At the time of writing, the cost of natural gas was $13.79/gJ. The controller was programmed with an electricity pricing setpoint of $0.062/kWh, which corresponds approximately to natural gas delivered at $13.79/gJ and takes into account the efficiency of the furnace ($0.062=$13.79/(80%×277.78)). The controller had an Ethernet port which enabled the controller to communicate via the World Wide Web with time-of-use pricing information provided on the Ontario Hydro website. At the time of writing, Ontario Hydro was selling electricity at $0.029/kWh in the evening and on weekends, which is roughly equivalent to natural gas delivered at $8.22/delivered gJ of heat (including efficiencies and taxes).

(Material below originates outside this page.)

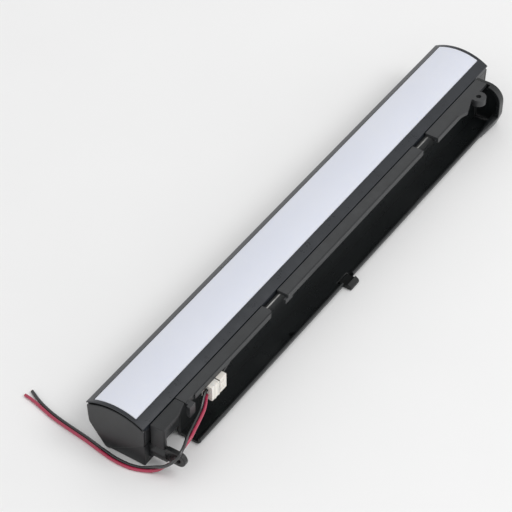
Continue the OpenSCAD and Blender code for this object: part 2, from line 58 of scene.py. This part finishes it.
def make_camera():
    """A long lens at the photograph's viewing angle."""
    level = math.cos(CAMERA_ELEVATION)
    across, along = math.sin(CAMERA_AZIMUTH) * level, -math.cos(CAMERA_AZIMUTH) * level
    back = Vector((across, along, math.sin(CAMERA_ELEVATION)))
    data = bpy.data.cameras.new("camera")
    data.lens = CAMERA_LENS
    data.sensor_width = CAMERA_SENSOR
    data.clip_start, data.clip_end = 0.01, 10
    camera = bpy.data.objects.new("camera", data)
    camera.location = CAMERA_AT
    camera.rotation_mode = "QUATERNION"
    camera.rotation_quaternion = (-back).to_track_quat("-Z", "Y")
    bpy.context.scene.collection.objects.link(camera)
    bpy.context.scene.camera = camera


make_camera()


# ---- Shader helpers -----------------------------------------------------


def new_material(name):
    """An empty Principled material: its tree, its shader node, and object coordinates."""
    material = bpy.data.materials.new(name)
    material.use_nodes = True
    tree = material.node_tree
    skin = tree.nodes["Principled BSDF"]
    place = tree.nodes.new("ShaderNodeTexCoord").outputs["Object"]
    return material, tree, skin, place


def plug_in(tree, socket, value):
    """Gives a socket a value, or links another node's output to it."""
    if isinstance(value, bpy.types.NodeSocket):
        tree.links.new(value, socket)
    else:
        socket.default_value = value


def noise(tree, place, size_mm, detail=2.0, roughness=0.5):
    """Noise whose blotches are about this size."""
    made = tree.nodes.new("ShaderNodeTexNoise")
    made.inputs["Scale"].default_value = 1 / (size_mm * MM)
    made.inputs["Detail"].default_value = detail
    made.inputs["Roughness"].default_value = roughness
    tree.links.new(place, made.inputs["Vector"])
    return made.outputs["Fac"]


def remap(tree, value, low, high, to_low, to_high):
    """Maps low..high to to_low..to_high, clamped."""
    made = tree.nodes.new("ShaderNodeMapRange")
    for socket, number in zip(list(made.inputs)[1:5], (low, high, to_low, to_high)):
        socket.default_value = number
    plug_in(tree, made.inputs[0], value)
    return made.outputs[0]


def mix(tree, factor, a, b):
    """Mixes two colours."""
    made = tree.nodes.new("ShaderNodeMix")
    made.data_type = "RGBA"
    plug_in(tree, made.inputs[0], factor)
    plug_in(tree, made.inputs[6], a)
    plug_in(tree, made.inputs[7], b)
    return made.outputs[2]


def maths(tree, operation, a, b):
    """One arithmetic step on two values."""
    made = tree.nodes.new("ShaderNodeMath")
    made.operation = operation
    plug_in(tree, made.inputs[0], a)
    plug_in(tree, made.inputs[1], b)
    return made.outputs[0]


def axes(tree, place):
    """The X, Y and Z of a coordinate."""
    split = tree.nodes.new("ShaderNodeSeparateXYZ")
    tree.links.new(place, split.inputs[0])
    return split.outputs


def bump(tree, skin, height, depth_mm, strength=1.0):
    """Bumps a surface by a height from 0 to 1."""
    made = tree.nodes.new("ShaderNodeBump")
    made.inputs["Strength"].default_value = strength
    made.inputs["Distance"].default_value = depth_mm * MM
    tree.links.new(height, made.inputs["Height"])
    tree.links.new(made.outputs["Normal"], skin.inputs["Normal"])


def shade(colour, factor):
    """A colour made lighter or darker, with alpha."""
    return (*(min(1.0, c * factor) for c in colour), 1.0)


def milky(skin, weight, radius_mm):
    """Lets light scatter a little way below a surface."""
    skin.inputs["Subsurface Weight"].default_value = weight
    skin.inputs["Subsurface Radius"].default_value = [r * MM for r in radius_mm]
    skin.inputs["Subsurface Scale"].default_value = 1.0


MOTTLE = 0.12
DUST_GREY = (0.6, 0.6, 0.58, 1)
FLOW_MM, HANDLING_MM, SPECK_MM = 16.0, 5.0, 0.5


def moulded(name, colour, rough, gloss=0.5, grain_mm=0.35, grain_depth_mm=0.012, wear=1.6, dust=0.015):
    """Injection-moulded plastic: fine grain, faint flow mottling, rubbed edges and a little dust."""
    material, tree, skin, place = new_material(name)
    grain = noise(tree, place, grain_mm, detail=3.0)
    handling = noise(tree, place, HANDLING_MM, detail=5.0, roughness=0.65)
    flow = remap(tree, noise(tree, place, FLOW_MM, detail=4.0, roughness=0.6), 0.3, 0.7, 0, 1)
    body = mix(tree, flow, shade(colour, 1 - MOTTLE), shade(colour, 1 + MOTTLE))
    edges = tree.nodes.new("ShaderNodeNewGeometry").outputs["Pointiness"]
    edges = remap(tree, edges, 0.52, 0.6, 0, 1)
    rubbed = maths(tree, "MULTIPLY", edges, remap(tree, handling, 0.4, 0.65, 0.15, 0.8))
    body = mix(tree, rubbed, body, shade(colour, wear))
    specks = remap(tree, noise(tree, place, SPECK_MM, detail=1.0), 0.73, 0.78, 0, 1)
    body = mix(tree, maths(tree, "MULTIPLY", specks, dust), body, DUST_GREY)
    tree.links.new(body, skin.inputs["Base Color"])
    tree.links.new(remap(tree, handling, 0.3, 0.7, rough - 0.05, rough + 0.06), skin.inputs["Roughness"])
    skin.inputs["Specular IOR Level"].default_value = gloss
    bump(tree, skin, grain, grain_depth_mm, 0.6)
    return material


# ---- Materials ----------------------------------------------------------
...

At this price, the controller was programmed to activate the water heaters to heat the water in the water tank to 190° F. setpoint, thereby storing about 70,000 BTU of thermal energy in the tank. When the price of electricity exceeds the cost of electricity setpoint, then the controller stops operation of the water heaters and allows the temperature to fall to the 125° F. setpoint.
When the water temperature in the tank was above the minimum space heating temperature setpoint of 130° F. and the building's space thermostat indicated that space heating was required, the controller stopped operation of the furnace and actuated the furnace fan and the heating circuit pump to deliver heated water to the heating coils, thereby heating the supply air. When the temperature fell below the minimum space heating temperature setpoint of 130° F., the controller stopped the pump operation and activated the furnace.
While the present invention has been described herein by the preferred embodiments, it will be understood by those skilled in the art that various changes may be made and added to the invention. The changes and alternatives are considered within the spirit and scope of the present invention.